Но я помню эту жуткую исповедь. Я запомнила, как голосила моя мама, читая это письмо... Как горел Минск после 22 июня, и он увидел дымящийся провал там, где была наша квартира на Володарского. Как его, студента исторического факультета БГУ, отец силой втолкнул на станции в последний уходящий из Минска состав...
Голодные, мучительные блуждания по опустевшим местечкам в поисках родственников. Таких парней, как он, было несколько. Они прятались днем и шли ночью, пока в сентябре у Днепра добрались до своих. Призван был Прилужским РВК Черниговской области. И началась солдатская одиссея. Всю войну прошагал мой дядя, Сафьян Гедалий Моисеевич, в солдатской шинели.

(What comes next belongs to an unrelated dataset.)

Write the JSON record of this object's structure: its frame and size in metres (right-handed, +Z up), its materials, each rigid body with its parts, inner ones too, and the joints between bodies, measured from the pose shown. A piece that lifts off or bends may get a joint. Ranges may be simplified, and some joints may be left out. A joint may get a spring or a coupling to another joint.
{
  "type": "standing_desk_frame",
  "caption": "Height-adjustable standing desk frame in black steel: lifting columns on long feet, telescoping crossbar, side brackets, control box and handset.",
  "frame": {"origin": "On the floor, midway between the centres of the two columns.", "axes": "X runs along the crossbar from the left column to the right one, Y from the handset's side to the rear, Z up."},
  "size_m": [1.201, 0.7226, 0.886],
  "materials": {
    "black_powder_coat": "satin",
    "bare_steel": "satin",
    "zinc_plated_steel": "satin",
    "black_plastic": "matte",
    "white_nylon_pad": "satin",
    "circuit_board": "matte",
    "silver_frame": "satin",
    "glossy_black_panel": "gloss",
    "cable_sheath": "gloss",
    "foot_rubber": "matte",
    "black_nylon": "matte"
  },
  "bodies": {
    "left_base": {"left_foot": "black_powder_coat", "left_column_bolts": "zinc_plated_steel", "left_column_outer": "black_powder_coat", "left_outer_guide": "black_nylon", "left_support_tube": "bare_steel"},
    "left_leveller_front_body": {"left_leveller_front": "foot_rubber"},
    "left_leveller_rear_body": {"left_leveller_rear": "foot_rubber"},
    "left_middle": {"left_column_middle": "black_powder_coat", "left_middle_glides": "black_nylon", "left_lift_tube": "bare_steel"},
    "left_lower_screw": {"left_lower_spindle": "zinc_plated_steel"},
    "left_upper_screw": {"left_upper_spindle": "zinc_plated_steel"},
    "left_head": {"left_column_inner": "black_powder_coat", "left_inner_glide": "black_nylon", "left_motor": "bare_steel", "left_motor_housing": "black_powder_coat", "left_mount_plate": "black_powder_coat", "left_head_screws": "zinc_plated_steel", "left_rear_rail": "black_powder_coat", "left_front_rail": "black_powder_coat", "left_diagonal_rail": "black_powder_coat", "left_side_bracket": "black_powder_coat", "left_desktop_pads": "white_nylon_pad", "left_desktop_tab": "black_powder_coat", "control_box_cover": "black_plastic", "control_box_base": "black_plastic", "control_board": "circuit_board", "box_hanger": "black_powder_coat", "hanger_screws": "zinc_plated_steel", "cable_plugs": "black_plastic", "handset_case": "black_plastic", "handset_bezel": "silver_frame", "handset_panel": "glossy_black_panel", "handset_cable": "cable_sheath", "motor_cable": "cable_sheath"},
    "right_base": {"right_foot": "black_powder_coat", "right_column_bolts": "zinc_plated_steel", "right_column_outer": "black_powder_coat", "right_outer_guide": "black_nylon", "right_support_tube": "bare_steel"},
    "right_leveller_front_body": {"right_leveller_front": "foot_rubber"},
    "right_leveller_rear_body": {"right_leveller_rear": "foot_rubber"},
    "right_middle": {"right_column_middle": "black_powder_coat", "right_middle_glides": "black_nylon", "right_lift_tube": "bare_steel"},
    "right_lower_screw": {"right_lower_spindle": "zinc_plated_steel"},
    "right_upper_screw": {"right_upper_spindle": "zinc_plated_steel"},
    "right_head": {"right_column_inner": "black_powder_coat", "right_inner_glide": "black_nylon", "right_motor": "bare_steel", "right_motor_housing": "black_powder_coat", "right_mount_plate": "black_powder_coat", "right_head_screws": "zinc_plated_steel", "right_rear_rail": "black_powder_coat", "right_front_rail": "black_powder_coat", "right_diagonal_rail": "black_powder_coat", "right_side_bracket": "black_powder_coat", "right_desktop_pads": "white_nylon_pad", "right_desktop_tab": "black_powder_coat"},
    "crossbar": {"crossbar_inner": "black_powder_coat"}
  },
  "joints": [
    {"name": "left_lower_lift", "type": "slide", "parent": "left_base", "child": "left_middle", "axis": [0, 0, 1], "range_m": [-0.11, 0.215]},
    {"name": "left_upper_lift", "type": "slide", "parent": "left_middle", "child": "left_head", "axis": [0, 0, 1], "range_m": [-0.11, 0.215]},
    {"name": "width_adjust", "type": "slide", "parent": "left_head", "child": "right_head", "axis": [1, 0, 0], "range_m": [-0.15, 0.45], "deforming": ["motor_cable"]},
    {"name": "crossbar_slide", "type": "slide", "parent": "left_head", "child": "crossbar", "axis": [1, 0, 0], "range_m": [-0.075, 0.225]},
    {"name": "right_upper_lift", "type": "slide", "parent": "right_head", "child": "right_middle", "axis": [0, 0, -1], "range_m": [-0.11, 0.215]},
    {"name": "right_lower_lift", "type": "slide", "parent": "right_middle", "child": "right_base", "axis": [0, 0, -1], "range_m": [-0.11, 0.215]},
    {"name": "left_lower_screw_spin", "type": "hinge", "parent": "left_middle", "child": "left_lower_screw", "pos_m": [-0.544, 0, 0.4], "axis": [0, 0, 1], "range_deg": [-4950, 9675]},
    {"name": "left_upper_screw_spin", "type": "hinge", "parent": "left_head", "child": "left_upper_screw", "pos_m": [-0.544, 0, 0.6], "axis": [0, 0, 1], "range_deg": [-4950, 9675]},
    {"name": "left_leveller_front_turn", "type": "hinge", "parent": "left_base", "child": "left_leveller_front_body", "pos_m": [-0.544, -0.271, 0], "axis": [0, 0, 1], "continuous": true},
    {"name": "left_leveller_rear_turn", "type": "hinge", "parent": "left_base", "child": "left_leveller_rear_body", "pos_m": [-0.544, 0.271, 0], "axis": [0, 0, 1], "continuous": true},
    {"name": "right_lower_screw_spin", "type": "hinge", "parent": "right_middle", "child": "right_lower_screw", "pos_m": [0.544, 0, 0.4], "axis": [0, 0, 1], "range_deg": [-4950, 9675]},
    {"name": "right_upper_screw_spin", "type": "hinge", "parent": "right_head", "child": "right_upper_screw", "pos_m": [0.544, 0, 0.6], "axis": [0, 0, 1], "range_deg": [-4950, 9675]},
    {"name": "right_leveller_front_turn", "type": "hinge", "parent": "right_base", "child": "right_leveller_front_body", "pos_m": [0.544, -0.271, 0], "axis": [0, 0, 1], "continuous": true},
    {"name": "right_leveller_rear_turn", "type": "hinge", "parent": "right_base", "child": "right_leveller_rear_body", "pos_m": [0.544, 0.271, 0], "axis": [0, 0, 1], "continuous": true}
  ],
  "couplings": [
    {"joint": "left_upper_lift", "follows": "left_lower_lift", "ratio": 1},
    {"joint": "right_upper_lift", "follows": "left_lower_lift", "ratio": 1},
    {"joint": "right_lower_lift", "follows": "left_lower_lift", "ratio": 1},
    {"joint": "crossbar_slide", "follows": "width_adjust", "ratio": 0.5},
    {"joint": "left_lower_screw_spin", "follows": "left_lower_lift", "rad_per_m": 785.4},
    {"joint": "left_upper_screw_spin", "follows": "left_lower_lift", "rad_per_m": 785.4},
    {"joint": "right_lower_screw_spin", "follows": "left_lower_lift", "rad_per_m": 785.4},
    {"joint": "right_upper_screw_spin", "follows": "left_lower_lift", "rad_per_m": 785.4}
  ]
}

Скупые записи в военном билете: пулеметчик, сентябрь-ноябрь 41, Семипалатинский эвакогоспиталь, ноябрь 41- май 42, зам. командира артвзвода, май 42 - август 42, командир артиллерийского отделения, авг. 42- май 45, стрелок, май 45- ноябрь 45. Совсем ветхие листочки с благодарностями Верховного Главнокомандующего: 1943 год - за освобождение Черкасс, 1944-й - за Канев, за Корсунь Шевченковский, 1945 - за Cандомир. Комсорг батареи, парторг после того, как на фронте вступил в партию. Когда в 1980 одна из его дочерей уехала из страны, его не исключили из партии, ограничились “строгачом”. В 1985-м запретили поместить в газете даже само маленькое извещение о его смерти. А он был одним из старейших работников, заместителем заведующего отдела комплектования Государственной библиотеки им. Ленина.

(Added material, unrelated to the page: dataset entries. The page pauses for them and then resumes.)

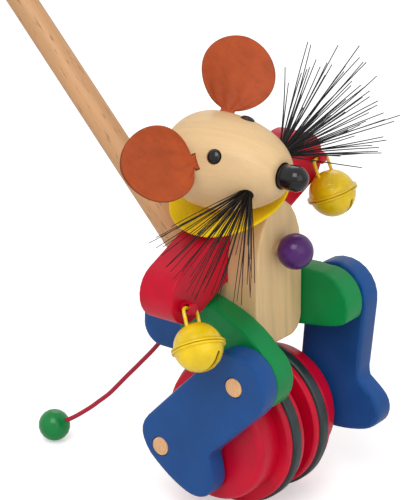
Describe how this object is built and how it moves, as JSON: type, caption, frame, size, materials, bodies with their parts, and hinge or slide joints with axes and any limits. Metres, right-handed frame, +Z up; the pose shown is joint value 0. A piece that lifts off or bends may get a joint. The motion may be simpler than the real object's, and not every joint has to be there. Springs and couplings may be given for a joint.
{
  "type": "toddler push toy",
  "caption": "Wooden mouse on two wheels with jointed walking legs, rocking arms with jingle bells and a long push stick for a toddler.",
  "frame": {"origin": "on the axis of the push stick, 60 mm below its upper end, where the hand holds it", "axes": "+Z up, the mouse walks towards -Y, its own left is +X"},
  "size_m": [0.1692, 0.4591, 0.5018],
  "materials": {
    "pale_wood": "clear-lacquered pale hardwood",
    "beech": "smooth beech dowel",
    "red_paint": "satin red paint on wood",
    "blue_paint": "satin blue paint on wood",
    "green_paint": "satin green paint on wood",
    "purple_paint": "satin purple paint on wood",
    "black_gloss": "gloss black paint on wood",
    "yellow_metal": "gloss yellow enamel on sheet metal",
    "yellow_felt": "thick felt",
    "rubber": "matt black rubber",
    "leather": "tan leather",
    "bristle": "stiff dark bristle",
    "cord": "waxed red cord"
  },
  "bodies": {
    "base": {"torso": "pale_wood", "axle_hanger": "beech", "rump": "blue_paint", "push_stick": "beech", "hip_pin": "beech", "rocker_pin": "beech", "belly_pin": "beech", "belly_ball": "purple_paint", "tail_cord": "cord", "tail_bead": "green_paint"},
    "wheels": {"axle": "beech", "wheel_right": "red_paint", "wheel_left": "red_paint", "tyre_right": "rubber", "tyre_left": "rubber", "crank_pin_right": "beech", "crank_pin_left": "beech"},
    "rocker": {"arm_beam": "red_paint", "neck_post": "beech", "collar": "yellow_felt", "head": "pale_wood", "nose": "black_gloss", "eye_right": "black_gloss", "eye_left": "black_gloss", "ear_right": "leather", "ear_left": "leather", "whiskers_right": "bristle", "whiskers_left": "bristle"},
    "thigh_right": {"thigh_right": "green_paint", "knee_pin_right": "beech"},
    "leg_right": {"leg_right": "blue_paint", "foot_pin_right": "beech"},
    "peg_right": {"bell_peg_right": "red_paint"},
    "bell_right": {"bell_loop_right": "yellow_metal", "bell_upper_right": "yellow_metal", "bell_lower_right": "yellow_metal", "bell_pellet_right": "yellow_metal"},
    "thigh_left": {"thigh_left": "green_paint", "knee_pin_left": "beech"},
    "leg_left": {"leg_left": "blue_paint", "foot_pin_left": "beech"},
    "peg_left": {"bell_peg_left": "red_paint"},
    "bell_left": {"bell_loop_left": "yellow_metal", "bell_upper_left": "yellow_metal", "bell_lower_left": "yellow_metal", "bell_pellet_left": "yellow_metal"}
  },
  "joints": [
    {"name": "wheel_spin", "type": "hinge", "parent": "base", "child": "wheels", "pos_m": [0, -0.34618, -0.41484], "axis": [1, 0, 0], "continuous": true},
    {"name": "hip_right", "type": "hinge", "parent": "base", "child": "thigh_right", "pos_m": [-0.0275, -0.34037, -0.35463], "axis": [-1, 0, 0], "range_deg": [0, 39.63]},
    {"name": "hip_left", "type": "hinge", "parent": "base", "child": "thigh_left", "pos_m": [0.0275, -0.34037, -0.35463], "axis": [1, 0, 0], "range_deg": [0, 39.63]},
    {"name": "rock", "type": "hinge", "parent": "base", "child": "rocker", "pos_m": [0, -0.33648, -0.30784], "axis": [0, 1, 0], "range_deg": [0, 48]},
    {"name": "knee_right", "type": "hinge", "parent": "thigh_right", "child": "leg_right", "pos_m": [-0.042, -0.37172, -0.37284], "axis": [1, 0, 0], "range_deg": [-31, 45]},
    {"name": "knee_left", "type": "hinge", "parent": "thigh_left", "child": "leg_left", "pos_m": [0.042, -0.37613, -0.34866], "axis": [1, 0, 0], "range_deg": [-29.5, 46.5]},
    {"name": "peg_turn_right", "type": "hinge", "parent": "rocker", "child": "peg_right", "pos_m": [-0.05585, -0.33648, -0.33237], "axis": [0, 1, 0], "range_deg": [-64.3, 0]},
    {"name": "peg_turn_left", "type": "hinge", "parent": "rocker", "child": "peg_left", "pos_m": [0.0556, -0.33648, -0.28275], "axis": [0, 1, 0], "range_deg": [-64.3, 0]},
    {"name": "bell_swing_right", "type": "hinge", "parent": "peg_right", "child": "bell_right", "pos_m": [-0.05585, -0.35078, -0.33237], "axis": [-0.9265, 0, 0.3762], "range_deg": [0, 50]},
    {"name": "bell_swing_left", "type": "hinge", "parent": "peg_left", "child": "bell_left", "pos_m": [0.0556, -0.35078, -0.28275], "axis": [-0.9949, 0, -0.1011], "range_deg": [0, 50]}
  ],
  "couplings": [
    {"joint": "hip_left", "follows": "hip_right", "ratio": 1},
    {"joint": "rock", "follows": "hip_right", "ratio": 1.2112},
    {"joint": "peg_turn_right", "follows": "hip_right", "ratio": -1.6225},
    {"joint": "peg_turn_left", "follows": "hip_right", "ratio": -1.6225}
  ]
}
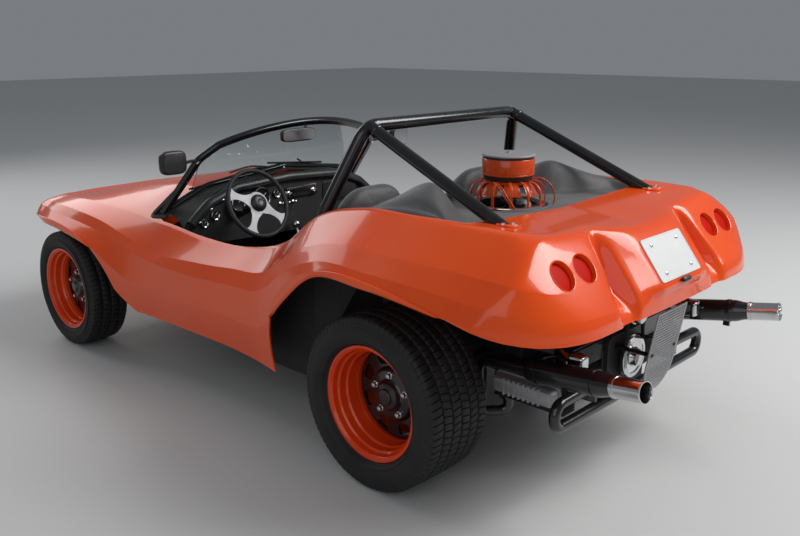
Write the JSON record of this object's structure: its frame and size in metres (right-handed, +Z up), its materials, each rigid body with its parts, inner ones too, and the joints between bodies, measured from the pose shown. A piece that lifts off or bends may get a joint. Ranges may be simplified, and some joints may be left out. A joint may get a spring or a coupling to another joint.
{
  "type": "dune buggy",
  "caption": "Open two-seat dune buggy: glass-fibre body, roll bar, raked windscreen, steered front wheels and a rear engine under a caged air cleaner.",
  "frame": {"origin": "centre of the car's footprint on the ground", "axes": "+X to the car's left, +Y to its rear, +Z up"},
  "size_m": [1.6718, 3.5146, 1.2374],
  "materials": {
    "body_orange": "glossy orange gel coat",
    "rim_orange": "glossy orange paint",
    "cage_orange": "orange anodised metal",
    "trim_black": "black textured coating",
    "black_paint": "gloss black paint",
    "black_vinyl": "black grained vinyl",
    "black_rubber": "black grip",
    "black_plastic": "black plastic",
    "clear_glass": "clear glass",
    "alloy": "satin aluminium",
    "bright_metal": "polished",
    "engine_metal": "dark engine metal",
    "red_lens": "red lens",
    "plate_white": "white painted sheet",
    "tyre_rubber": "black tyre rubber"
  },
  "bodies": {
    "chassis": {"body_shell": "body_orange", "front_pan": "body_orange", "cockpit_tub": "trim_black", "rear_cover": "black_vinyl", "rear_panels": "trim_black", "windscreen_frame": "black_paint", "windscreen_glass": "clear_glass", "roll_bar": "black_paint", "dashboard": "black_vinyl", "steering_column": "black_paint", "gear_lever": "bright_metal", "pedals": "alloy", "seat_left": "black_vinyl", "seat_right": "black_vinyl", "door_mirrors": "black_plastic", "cabin_mirror": "black_plastic", "engine": "engine_metal", "intake_cage": "cage_orange", "air_cleaner": "cage_orange", "belt_guard": "alloy", "exhaust_left": "black_paint", "exhaust_right": "black_paint", "rear_bumper": "black_paint", "front_bumper": "black_paint", "front_beam": "black_paint", "transaxle": "engine_metal", "headlamps": "bright_metal", "tail_lamps": "red_lens", "number_plate": "plate_white"},
    "steering_wheel": {"steering_wheel": "black_rubber"},
    "knuckle_left": {"knuckle_left": "black_paint"},
    "knuckle_right": {"knuckle_right": "black_paint"},
    "tie_rod": {"tie_rod": "black_paint"},
    "wheel_front_left": {"tyre_front_left": "tyre_rubber", "rim_front_left": "rim_orange", "wheel_centre_front_left": "black_paint"},
    "wheel_front_right": {"tyre_front_right": "tyre_rubber", "rim_front_right": "rim_orange", "wheel_centre_front_right": "black_paint"},
    "wheel_rear_left": {"tyre_rear_left": "tyre_rubber", "rim_rear_left": "rim_orange", "wheel_centre_rear_left": "black_paint"},
    "wheel_rear_right": {"tyre_rear_right": "tyre_rubber", "rim_rear_right": "rim_orange", "wheel_centre_rear_right": "black_paint"}
  },
  "joints": [
    {"name": "steering_wheel_turn", "type": "hinge", "parent": "chassis", "child": "steering_wheel", "pos_m": [0.33, -0.2632, 0.806], "axis": [0, 0.9063, 0.4226], "range_deg": [-420, 420]},
    {"name": "knuckle_left_steer", "type": "hinge", "parent": "chassis", "child": "knuckle_left", "pos_m": [0.545, -1.2992, 0.294], "axis": [0, 0, 1], "range_deg": [-28, 28]},
    {"name": "knuckle_right_steer", "type": "hinge", "parent": "chassis", "child": "knuckle_right", "pos_m": [-0.545, -1.2992, 0.294], "axis": [0, 0, 1], "range_deg": [-28, 28]},
    {"name": "tie_rod_slide", "type": "slide", "parent": "chassis", "child": "tie_rod", "axis": [1, 0, 0], "range_m": [-0.0564, 0.0564]},
    {"name": "wheel_front_left_spin", "type": "hinge", "parent": "knuckle_left", "child": "wheel_front_left", "pos_m": [0.6875, -1.2992, 0.294], "axis": [1, 0, 0], "continuous": true},
    {"name": "wheel_front_right_spin", "type": "hinge", "parent": "knuckle_right", "child": "wheel_front_right", "pos_m": [-0.6875, -1.2992, 0.294], "axis": [1, 0, 0], "continuous": true},
    {"name": "wheel_rear_left_spin", "type": "hinge", "parent": "chassis", "child": "wheel_rear_left", "pos_m": [0.6375, 0.8678, 0.315], "axis": [1, 0, 0], "continuous": true},
    {"name": "wheel_rear_right_spin", "type": "hinge", "parent": "chassis", "child": "wheel_rear_right", "pos_m": [-0.6375, 0.8678, 0.315], "axis": [1, 0, 0], "continuous": true}
  ],
  "couplings": [
    {"joint": "knuckle_left_steer", "follows": "steering_wheel_turn", "ratio": 0.066667},
    {"joint": "knuckle_right_steer", "follows": "steering_wheel_turn", "ratio": 0.066667},
    {"joint": "tie_rod_slide", "follows": "steering_wheel_turn", "m_per_rad": -0.00768}
  ]
}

Когда в опустевшей квартире, среди ненужных книг, фотографий и прочих бумаг я подобрала старый фронтовой планшет, я и не знала, что еще раз встречусь с моим добрым старшим другом, читая его дневник. В планшете оказался дневник, который он вел с ноября 1944 до самой демобилизации. Он ушел из жизни в 1985-м. Он прожил 65 лет. Он был из поколения тех, из которых только трое остались живы после войны. На этих ветхих страничках война - не в героическом обличье, а в ее рутине, в ее буднях. Та самая “окопная” правда, от которой тянет гарью, кровью, потом, матом...
Где чернилами, где карандашом, не только по-русски, но и на идиш, французском, немецком, польском, украинском. И бытовые эпизоды, и рассуждения. Воистину, сплав “ума холодных наблюдений и сердца горестных замет”.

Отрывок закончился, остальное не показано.